The married doubles partners, actor/podcaster Paul Scheer and actress June Diane Raphael, played some decent points. Their opponents tried for sneaky sideline hits and drops, but the duo had better eyes, letting many out balls go.

The team also represented something we see a lot in recreational pickleball: the wife carrying the husband.

An announcer asked Paul post-game, "has your marriage improved since you started playing?" Paul responded, "I don't want to let my wife down, so yes, it did."

The audience crowded around the show's court arguably made the most noise for mega-stars like Emma Watson and Will Ferrell.

Emma didn't disappoint: what a forehand!

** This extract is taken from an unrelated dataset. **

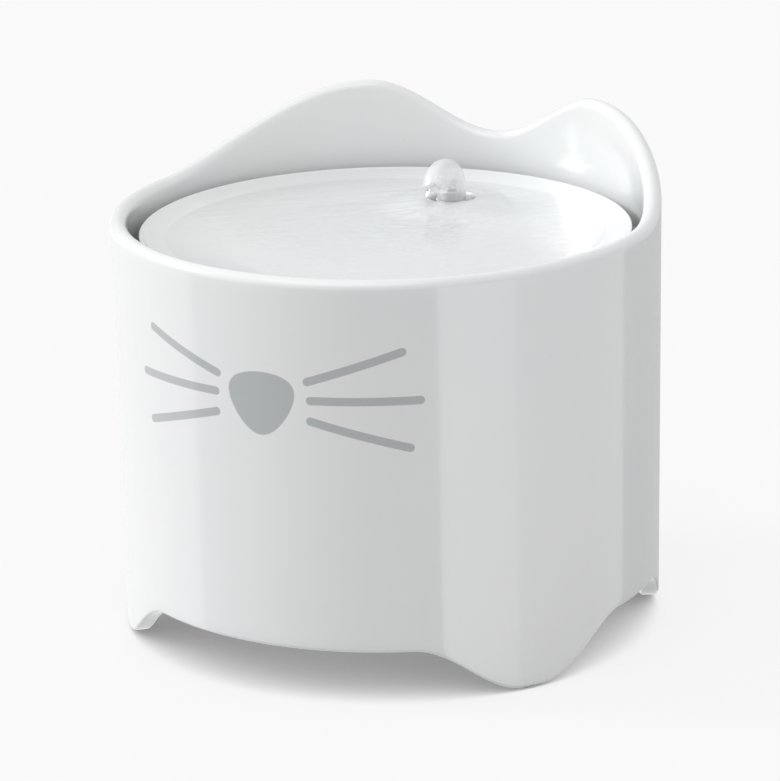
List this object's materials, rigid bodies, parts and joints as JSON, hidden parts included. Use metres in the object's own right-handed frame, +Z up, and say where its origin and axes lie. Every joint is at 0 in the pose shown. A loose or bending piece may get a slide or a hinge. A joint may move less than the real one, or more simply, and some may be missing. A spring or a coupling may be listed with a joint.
{
  "type": "pet water fountain",
  "caption": "Round ceramic water fountain for pets, with an eared rim, a lift-out drinking tray, a clear pouring spout and a small pump and filter case in its reservoir.",
  "frame": {"origin": "on the floor under the middle of the round bowl", "axes": "+Z up, the nose side faces -Y, +X to the right as seen from the nose side"},
  "size_m": [0.2, 0.2, 0.18],
  "materials": {
    "glazed_ceramic": "glossy glaze",
    "clear_plastic": "polished",
    "white_plastic": "satin",
    "pump_plastic": "satin",
    "dial_plastic": "satin",
    "impeller_plastic": "moulded",
    "magnet": "sintered",
    "shaft_ceramic": "ground",
    "bush_rubber": "matte",
    "core_steel": "laminated",
    "copper": "enamelled wire",
    "board": "solder mask",
    "resin": "poured",
    "grey_silicone": "matte",
    "clear_silicone": "translucent",
    "case_plastic": "translucent",
    "frame_plastic": "moulded",
    "carbon": "granular",
    "foam": "open cell"
  },
  "bodies": {
    "bowl": {"bowl_front": "glazed_ceramic", "bowl_right": "glazed_ceramic", "bowl_back": "glazed_ceramic", "bowl_left": "glazed_ceramic", "bowl_floor": "glazed_ceramic", "bowl_foot_1": "glazed_ceramic", "bowl_foot_2": "glazed_ceramic", "bowl_foot_3": "glazed_ceramic", "bowl_foot_4": "glazed_ceramic", "tray_lug_1": "glazed_ceramic", "tray_lug_2": "glazed_ceramic", "tray_lug_3": "glazed_ceramic", "tray_lug_4": "glazed_ceramic", "foot_pad_1": "clear_silicone", "foot_pad_2": "clear_silicone", "foot_pad_3": "clear_silicone", "foot_pad_4": "clear_silicone", "tray_bumper_1": "clear_silicone", "tray_bumper_2": "clear_silicone", "tray_bumper_3": "clear_silicone", "tray_bumper_4": "clear_silicone", "cord_grommet": "grey_silicone", "riser_tube": "white_plastic", "motor_housing": "pump_plastic", "volute_cover": "pump_plastic", "volute_seal": "clear_silicone", "intake_grille": "pump_plastic", "impeller_shaft": "shaft_ceramic", "front_bush": "bush_rubber", "rear_bush": "bush_rubber", "stator_core": "core_steel", "stator_coils": "copper", "circuit_board": "board", "resin_fill": "resin", "cord_gland": "grey_silicone", "suction_cup_1": "clear_silicone", "suction_cup_2": "clear_silicone", "suction_cup_3": "clear_silicone", "suction_cup_4": "clear_silicone", "filter_case": "case_plastic", "foam_block": "foam"},
    "tray": {"tray_plate": "glazed_ceramic", "tray_side": "glazed_ceramic", "tray_mound": "glazed_ceramic"},
    "spout": {"spout_hood": "clear_plastic", "spout_stem": "white_plastic", "stem_seal": "clear_silicone"},
    "filter_lid": {"filter_lid": "white_plastic", "cartridge_frame": "frame_plastic", "carbon_filter": "carbon"},
    "flow_dial": {"flow_dial": "dial_plastic"},
    "impeller": {"impeller": "impeller_plastic", "rotor_magnet": "magnet"}
  },
  "joints": [
    {"name": "tray_lift", "type": "slide", "parent": "bowl", "child": "tray", "axis": [0, 0, 1], "range_m": [0, 0.06]},
    {"name": "spout_swivel", "type": "hinge", "parent": "tray", "child": "spout", "pos_m": [0, 0.05713, 0.1418], "axis": [0, 0, 1], "continuous": true},
    {"name": "lid_lift", "type": "slide", "parent": "bowl", "child": "filter_lid", "axis": [0, 0, 1], "range_m": [0, 0.045]},
    {"name": "dial_turn", "type": "hinge", "parent": "bowl", "child": "flow_dial", "pos_m": [0, 0.04743, 0.0507], "axis": [0, 1, 0], "range_deg": [0, 60]},
    {"name": "impeller_spin", "type": "hinge", "parent": "bowl", "child": "impeller", "pos_m": [0, 0.05713, 0.0507], "axis": [0, 1, 0], "continuous": true}
  ]
}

And her tournament partner Sugar Ray Leonard crushed a few put aways. The two swept their first game 11-0 but ultimately lost to Dierks Bentley and Phil Keoghan in the semifinals.

Ferrell played about as well as you'd expect a 6'3" guy with decent hand-eye coordination to play, with capable returns and hard drives. He and his partner Tig Notaro made it to the final match against Bentley and Keoghan.

In fact, the final was the first match with any consistent moves to the kitchen, though nobody in the entire competition seemed to understand pace control or dinking.

It was an otherwise uneventful match, though, with Bentley/Keoghan defeating Ferrell/Notaro by a wide margin.

Maybe you'll soon witness country star Bentley sharing the stage with his musical contemporary and fellow pickleplayer Brett Eldredge, who actually had a net and paddles out on the stage last year.

The winners double-dipped television appearances by joining Colbert on a subsequent episode of the Late Show:

Pickleball Community Reacts

Reactions to the pre-taped special varied widely on social media, especially on the Pickleball Forum Facebook group.

Many complained about the comedy, specifically fearing that "cringey" moments will turn newcomers away from the sport rather than draw them in.

But for every critical post, there were many positive replies.

"I think it showed people who are unfamiliar with the game that non-athletic players and players of all ages, sexes, and shapes can play the game together and have fun. Sure, for those of us that take the game very seriously and really know it inside and out, it was pretty cringey, but I think that is from a non-comedic perspective." – Facebook commenter in Pickleball Forum group

At the end of the day, this was pickleball on national TV played by a plethora of celebrities and hosted by an award-winning comedian.

Yes, there were some jokes made at the expense of the sport – some more funny than others – but their tone was one of genuine appreciation for the game; nothing malicious.

The point seemed to be: have fun for charity and make pickleball into even more of a spectacle than it already is. If that was in fact the goal, there's no doubt it was a success.

Pickled is available to stream on Paramount+.